▶ Objective: Print out every line, exactly as written.

-- start --

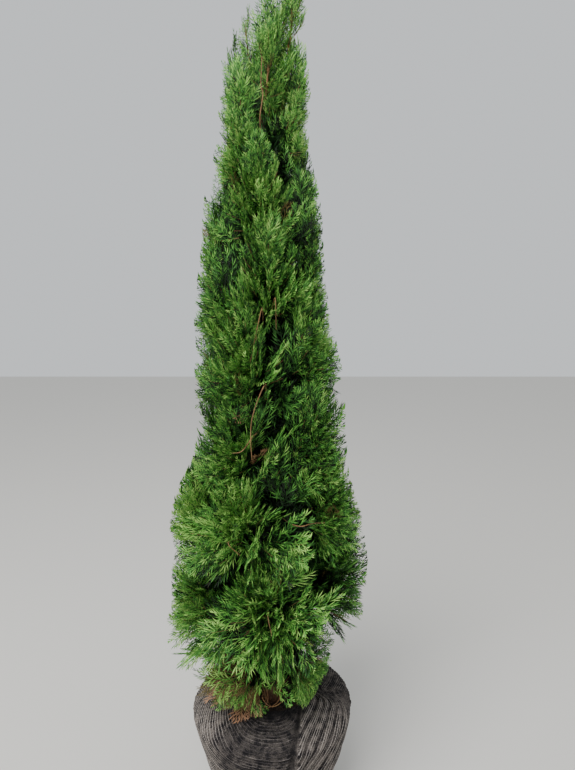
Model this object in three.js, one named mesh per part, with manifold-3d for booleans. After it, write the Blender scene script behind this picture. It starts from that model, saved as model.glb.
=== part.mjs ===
// Potted thuja: a narrow evergreen conifer, about 1.7 m tall, in a round cloth root bag.
// Millimetres, +Z up. The origin is the centre of the bag's flat underside, and the front is -Y.
import * as THREE from "three";
import { mergeVertices } from "three/addons/utils/BufferGeometryUtils.js";
import Module from "manifold-3d";

const wasm = await Module();
wasm.setup();

// Driving dimensions
const gap = 0.3; // clearance between neighbouring pieces
const soilTop = 244; // the ground level of the plant
const bag = {
  floorRadius: 92,
  bellyRadius: 168,
  bellyHeight: 232,
  rimRadius: 80,
  rimHeight: 266,
  cloth: 4,
  sides: 28,
  stepsUp: 5,
  stepsOver: 3,
};
const trunk = {
  foot: 13,
  flare: 9,
  flareHeight: 45,
  tip: 3.2,
  top: 1545,
  sides: 8,
  steps: 16,
};
const lean = { x: -13, from: soilTop, to: 1245, swing: 5 };
const leader = { from: 1290, top: 1570, reach: 50, foot: 6.5, tip: 2.8 };
const inner = { least: 20, share: 0.2 }; // the hollow round the trunk that the masses leave free
const sideways = 18; // the rings sit this much lower on the left and higher on the right
const stemRadius = { foot: 3.4, tip: 1.2 };
const blade = { width: 0.56, thickness: 0.035, curl: 0.12 };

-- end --

▶ Task result:
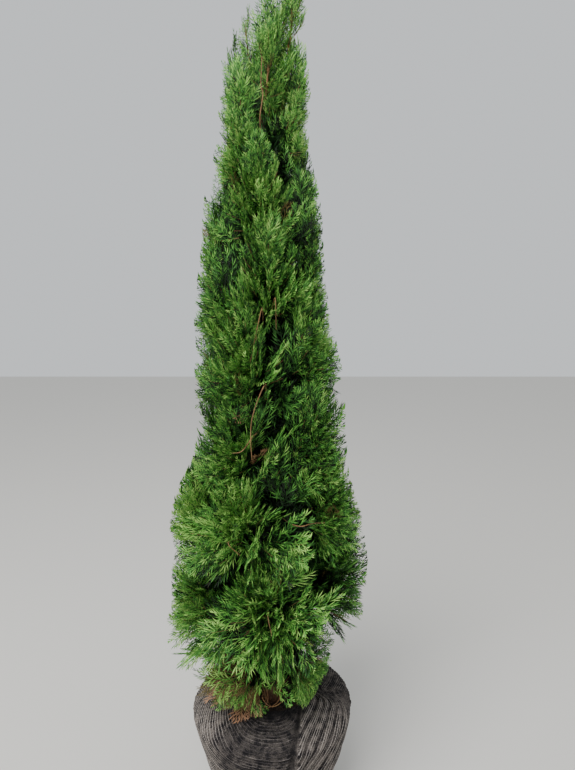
Model this object in three.js, one named mesh per part, with manifold-3d for booleans. After it, write the Blender scene script behind this picture. It starts from that model, saved as model.glb.
=== part.mjs ===
// Potted thuja: a narrow evergreen conifer, about 1.7 m tall, in a round cloth root bag.
// Millimetres, +Z up. The origin is the centre of the bag's flat underside, and the front is -Y.
import * as THREE from "three";
import { mergeVertices } from "three/addons/utils/BufferGeometryUtils.js";
import Module from "manifold-3d";

const wasm = await Module();
wasm.setup();

// Driving dimensions
const gap = 0.3; // clearance between neighbouring pieces
const soilTop = 244; // the ground level of the plant
const bag = {
  floorRadius: 92,
  bellyRadius: 168,
  bellyHeight: 232,
  rimRadius: 80,
  rimHeight: 266,
  cloth: 4,
  sides: 28,
  stepsUp: 5,
  stepsOver: 3,
};
const trunk = {
  foot: 13,
  flare: 9,
  flareHeight: 45,
  tip: 3.2,
  top: 1545,
  sides: 8,
  steps: 16,
};
const lean = { x: -13, from: soilTop, to: 1245, swing: 5 };
const leader = { from: 1290, top: 1570, reach: 50, foot: 6.5, tip: 2.8 };
const inner = { least: 20, share: 0.2 }; // the hollow round the trunk that the masses leave free
const sideways = 18; // the rings sit this much lower on the left and higher on the right
const stemRadius = { foot: 3.4, tip: 1.2 };
const blade = { width: 0.56, thickness: 0.035, curl: 0.12 };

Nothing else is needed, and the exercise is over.